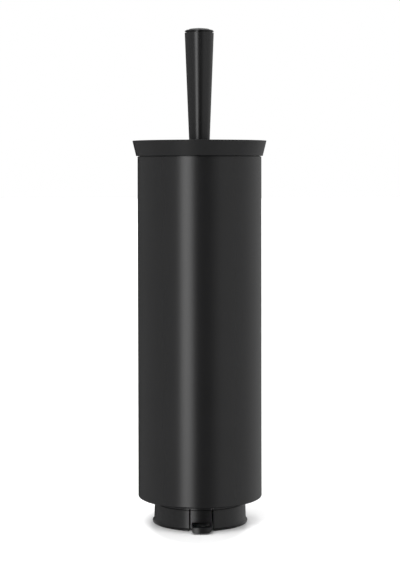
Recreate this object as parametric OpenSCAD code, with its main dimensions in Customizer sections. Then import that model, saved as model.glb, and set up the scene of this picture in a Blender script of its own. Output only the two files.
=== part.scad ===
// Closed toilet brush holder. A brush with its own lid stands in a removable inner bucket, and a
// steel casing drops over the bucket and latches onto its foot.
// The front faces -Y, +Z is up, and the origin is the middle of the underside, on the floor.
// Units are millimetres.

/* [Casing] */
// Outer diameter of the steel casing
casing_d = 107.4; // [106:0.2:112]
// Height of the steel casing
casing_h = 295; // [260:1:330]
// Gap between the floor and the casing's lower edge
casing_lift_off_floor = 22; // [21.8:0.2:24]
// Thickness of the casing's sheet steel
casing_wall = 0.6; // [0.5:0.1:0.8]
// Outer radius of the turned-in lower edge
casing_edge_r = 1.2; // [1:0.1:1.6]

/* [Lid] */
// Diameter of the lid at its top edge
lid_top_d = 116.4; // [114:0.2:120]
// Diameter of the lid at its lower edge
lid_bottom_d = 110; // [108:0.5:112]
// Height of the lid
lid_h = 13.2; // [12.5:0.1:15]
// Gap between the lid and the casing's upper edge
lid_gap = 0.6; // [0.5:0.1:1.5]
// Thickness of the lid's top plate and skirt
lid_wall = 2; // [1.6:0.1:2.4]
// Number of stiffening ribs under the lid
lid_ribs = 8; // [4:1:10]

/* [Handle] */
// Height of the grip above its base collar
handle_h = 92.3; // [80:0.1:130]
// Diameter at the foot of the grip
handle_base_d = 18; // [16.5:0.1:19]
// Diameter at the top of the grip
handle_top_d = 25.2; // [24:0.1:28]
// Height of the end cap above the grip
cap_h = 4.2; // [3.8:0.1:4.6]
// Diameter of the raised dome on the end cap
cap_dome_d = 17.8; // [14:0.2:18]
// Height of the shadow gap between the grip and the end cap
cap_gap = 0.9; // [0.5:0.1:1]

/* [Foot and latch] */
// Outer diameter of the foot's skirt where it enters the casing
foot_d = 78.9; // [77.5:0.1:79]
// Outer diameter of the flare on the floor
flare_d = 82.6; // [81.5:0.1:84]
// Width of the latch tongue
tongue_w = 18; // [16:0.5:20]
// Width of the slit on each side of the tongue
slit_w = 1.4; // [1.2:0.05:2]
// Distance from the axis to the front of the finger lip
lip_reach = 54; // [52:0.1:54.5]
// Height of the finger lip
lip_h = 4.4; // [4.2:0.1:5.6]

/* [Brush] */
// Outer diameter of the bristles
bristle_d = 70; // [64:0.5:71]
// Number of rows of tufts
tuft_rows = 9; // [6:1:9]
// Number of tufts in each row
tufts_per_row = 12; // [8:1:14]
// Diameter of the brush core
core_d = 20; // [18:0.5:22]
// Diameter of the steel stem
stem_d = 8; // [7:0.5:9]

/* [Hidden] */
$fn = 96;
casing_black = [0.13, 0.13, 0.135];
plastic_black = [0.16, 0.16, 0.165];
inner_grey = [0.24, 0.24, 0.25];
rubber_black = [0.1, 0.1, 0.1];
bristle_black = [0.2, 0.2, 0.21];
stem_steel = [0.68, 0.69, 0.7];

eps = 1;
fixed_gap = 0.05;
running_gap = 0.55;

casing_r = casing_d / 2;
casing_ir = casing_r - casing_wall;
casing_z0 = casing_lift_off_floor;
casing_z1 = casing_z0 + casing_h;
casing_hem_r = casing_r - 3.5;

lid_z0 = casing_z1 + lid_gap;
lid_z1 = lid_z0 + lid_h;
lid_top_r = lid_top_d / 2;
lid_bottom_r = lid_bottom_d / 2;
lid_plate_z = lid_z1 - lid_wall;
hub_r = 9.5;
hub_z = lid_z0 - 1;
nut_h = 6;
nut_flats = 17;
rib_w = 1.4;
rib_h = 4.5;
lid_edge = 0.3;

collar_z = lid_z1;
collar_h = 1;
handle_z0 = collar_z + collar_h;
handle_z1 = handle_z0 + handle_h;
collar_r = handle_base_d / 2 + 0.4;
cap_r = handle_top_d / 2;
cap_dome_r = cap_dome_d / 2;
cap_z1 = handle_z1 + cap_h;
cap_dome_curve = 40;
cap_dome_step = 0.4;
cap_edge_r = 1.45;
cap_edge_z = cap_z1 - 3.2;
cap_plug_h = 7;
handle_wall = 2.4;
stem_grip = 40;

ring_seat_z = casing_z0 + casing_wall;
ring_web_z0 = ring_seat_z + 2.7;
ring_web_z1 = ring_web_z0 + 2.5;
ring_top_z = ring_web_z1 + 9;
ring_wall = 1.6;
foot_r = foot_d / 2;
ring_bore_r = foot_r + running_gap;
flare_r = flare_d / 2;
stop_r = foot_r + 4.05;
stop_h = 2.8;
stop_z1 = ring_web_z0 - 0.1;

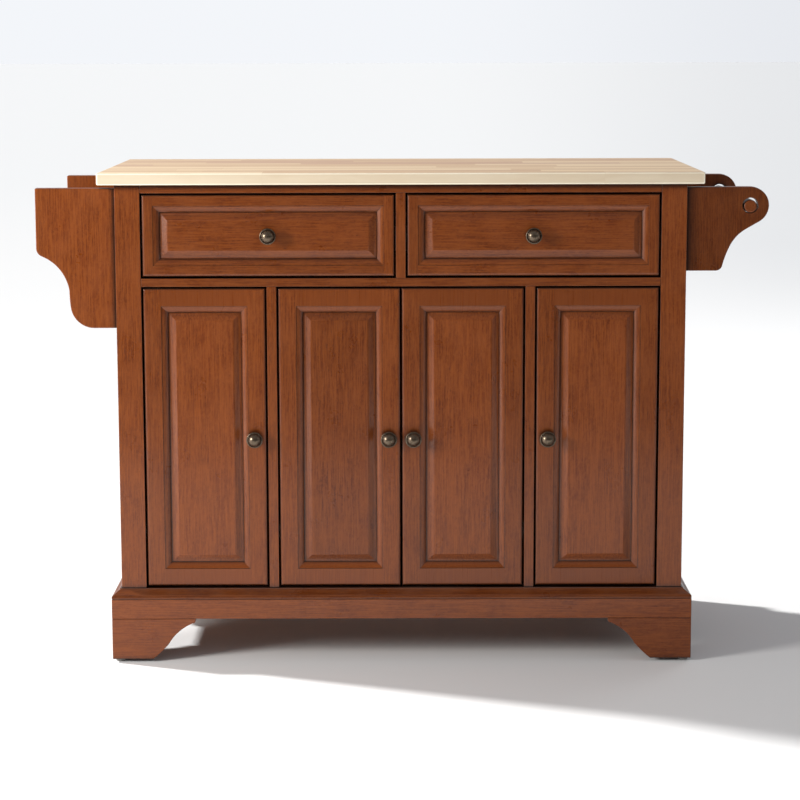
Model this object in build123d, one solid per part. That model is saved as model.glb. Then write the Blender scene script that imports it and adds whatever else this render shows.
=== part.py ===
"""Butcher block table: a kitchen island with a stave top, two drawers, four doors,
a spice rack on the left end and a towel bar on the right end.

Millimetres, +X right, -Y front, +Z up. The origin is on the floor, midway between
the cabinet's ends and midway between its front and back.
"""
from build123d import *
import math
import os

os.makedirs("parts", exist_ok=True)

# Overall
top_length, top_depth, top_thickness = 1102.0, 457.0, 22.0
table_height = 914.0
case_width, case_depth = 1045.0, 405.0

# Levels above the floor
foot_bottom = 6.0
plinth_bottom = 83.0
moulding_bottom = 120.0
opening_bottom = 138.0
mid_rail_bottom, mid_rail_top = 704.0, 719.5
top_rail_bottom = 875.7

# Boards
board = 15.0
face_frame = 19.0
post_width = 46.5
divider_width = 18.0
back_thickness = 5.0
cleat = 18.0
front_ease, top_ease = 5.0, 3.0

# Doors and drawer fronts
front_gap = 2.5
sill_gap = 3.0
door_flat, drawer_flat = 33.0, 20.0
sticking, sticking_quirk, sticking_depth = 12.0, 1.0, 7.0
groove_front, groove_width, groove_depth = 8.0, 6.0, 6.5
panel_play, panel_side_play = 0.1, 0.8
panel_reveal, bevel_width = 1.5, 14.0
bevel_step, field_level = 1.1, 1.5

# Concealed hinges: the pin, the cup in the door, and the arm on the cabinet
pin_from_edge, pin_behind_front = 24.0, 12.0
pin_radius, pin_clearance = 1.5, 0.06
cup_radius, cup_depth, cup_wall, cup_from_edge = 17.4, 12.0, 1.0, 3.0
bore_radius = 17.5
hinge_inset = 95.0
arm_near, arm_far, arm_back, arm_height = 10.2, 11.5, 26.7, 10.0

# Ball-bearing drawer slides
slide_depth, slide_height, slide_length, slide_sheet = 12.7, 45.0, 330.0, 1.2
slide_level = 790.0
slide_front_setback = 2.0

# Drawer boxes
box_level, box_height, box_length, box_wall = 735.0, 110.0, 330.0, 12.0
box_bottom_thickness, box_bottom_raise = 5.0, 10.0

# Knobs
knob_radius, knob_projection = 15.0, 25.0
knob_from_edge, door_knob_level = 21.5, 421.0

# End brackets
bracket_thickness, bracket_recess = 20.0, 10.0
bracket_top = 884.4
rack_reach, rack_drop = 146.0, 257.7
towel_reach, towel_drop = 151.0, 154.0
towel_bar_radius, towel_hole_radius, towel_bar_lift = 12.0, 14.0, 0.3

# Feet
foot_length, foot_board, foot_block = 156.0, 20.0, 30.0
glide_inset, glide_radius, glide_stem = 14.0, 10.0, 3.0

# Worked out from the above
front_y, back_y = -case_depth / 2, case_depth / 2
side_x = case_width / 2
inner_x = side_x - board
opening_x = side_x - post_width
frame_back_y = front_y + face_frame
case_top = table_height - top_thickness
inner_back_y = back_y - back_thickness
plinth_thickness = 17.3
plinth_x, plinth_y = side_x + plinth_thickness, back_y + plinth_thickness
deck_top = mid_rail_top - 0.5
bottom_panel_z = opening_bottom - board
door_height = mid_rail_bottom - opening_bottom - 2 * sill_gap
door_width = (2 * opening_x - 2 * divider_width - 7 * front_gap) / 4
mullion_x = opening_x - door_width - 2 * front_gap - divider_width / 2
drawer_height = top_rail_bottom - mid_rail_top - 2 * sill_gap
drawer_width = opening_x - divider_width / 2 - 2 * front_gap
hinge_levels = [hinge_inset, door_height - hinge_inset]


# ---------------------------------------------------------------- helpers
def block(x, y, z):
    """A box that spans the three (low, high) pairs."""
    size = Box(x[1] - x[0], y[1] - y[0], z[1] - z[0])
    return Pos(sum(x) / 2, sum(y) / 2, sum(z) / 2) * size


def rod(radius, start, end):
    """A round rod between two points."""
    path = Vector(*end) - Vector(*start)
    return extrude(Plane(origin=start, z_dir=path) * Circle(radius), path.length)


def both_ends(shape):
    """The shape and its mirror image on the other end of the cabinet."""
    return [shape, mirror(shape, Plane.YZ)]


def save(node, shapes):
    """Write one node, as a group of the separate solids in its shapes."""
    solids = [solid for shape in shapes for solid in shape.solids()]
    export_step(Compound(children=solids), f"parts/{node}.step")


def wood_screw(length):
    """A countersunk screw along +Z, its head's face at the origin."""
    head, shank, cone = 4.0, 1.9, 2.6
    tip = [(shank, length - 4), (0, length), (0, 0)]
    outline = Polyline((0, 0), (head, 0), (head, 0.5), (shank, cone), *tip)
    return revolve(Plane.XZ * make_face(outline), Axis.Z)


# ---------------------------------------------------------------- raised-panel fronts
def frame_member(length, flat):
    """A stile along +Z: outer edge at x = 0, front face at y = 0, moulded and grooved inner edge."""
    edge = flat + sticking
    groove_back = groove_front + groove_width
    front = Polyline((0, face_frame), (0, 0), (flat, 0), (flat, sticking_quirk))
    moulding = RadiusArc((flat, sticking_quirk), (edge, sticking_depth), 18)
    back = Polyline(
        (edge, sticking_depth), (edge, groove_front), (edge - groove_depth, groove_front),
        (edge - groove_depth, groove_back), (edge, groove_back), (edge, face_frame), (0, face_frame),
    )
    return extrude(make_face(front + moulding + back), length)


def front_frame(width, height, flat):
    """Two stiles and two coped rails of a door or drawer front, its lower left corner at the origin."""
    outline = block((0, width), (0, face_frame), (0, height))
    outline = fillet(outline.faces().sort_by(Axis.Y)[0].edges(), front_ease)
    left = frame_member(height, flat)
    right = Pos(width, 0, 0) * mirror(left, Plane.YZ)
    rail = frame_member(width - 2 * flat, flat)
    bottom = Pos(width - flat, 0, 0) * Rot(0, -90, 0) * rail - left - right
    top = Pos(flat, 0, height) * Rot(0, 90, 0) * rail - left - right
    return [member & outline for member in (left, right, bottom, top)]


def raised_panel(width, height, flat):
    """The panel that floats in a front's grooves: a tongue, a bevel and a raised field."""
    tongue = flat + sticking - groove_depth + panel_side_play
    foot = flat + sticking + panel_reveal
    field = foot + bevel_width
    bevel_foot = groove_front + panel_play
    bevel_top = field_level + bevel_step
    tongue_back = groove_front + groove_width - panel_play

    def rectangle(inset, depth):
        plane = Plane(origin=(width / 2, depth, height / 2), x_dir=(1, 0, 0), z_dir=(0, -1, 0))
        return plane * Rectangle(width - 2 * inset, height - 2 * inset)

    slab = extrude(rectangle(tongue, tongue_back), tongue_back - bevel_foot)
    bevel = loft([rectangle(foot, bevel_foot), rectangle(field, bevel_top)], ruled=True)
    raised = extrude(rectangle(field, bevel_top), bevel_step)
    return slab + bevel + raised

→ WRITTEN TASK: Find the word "this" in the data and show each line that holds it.

→ EXPECTED ANSWER:
Recreate this object as parametric OpenSCAD code, with its main dimensions in Customizer sections. Then import that model, saved as model.glb, and set up the scene of this picture in a Blender script of its own. Output only the two files.
Model this object in build123d, one solid per part. That model is saved as model.glb. Then write the Blender scene script that imports it and adds whatever else this render shows.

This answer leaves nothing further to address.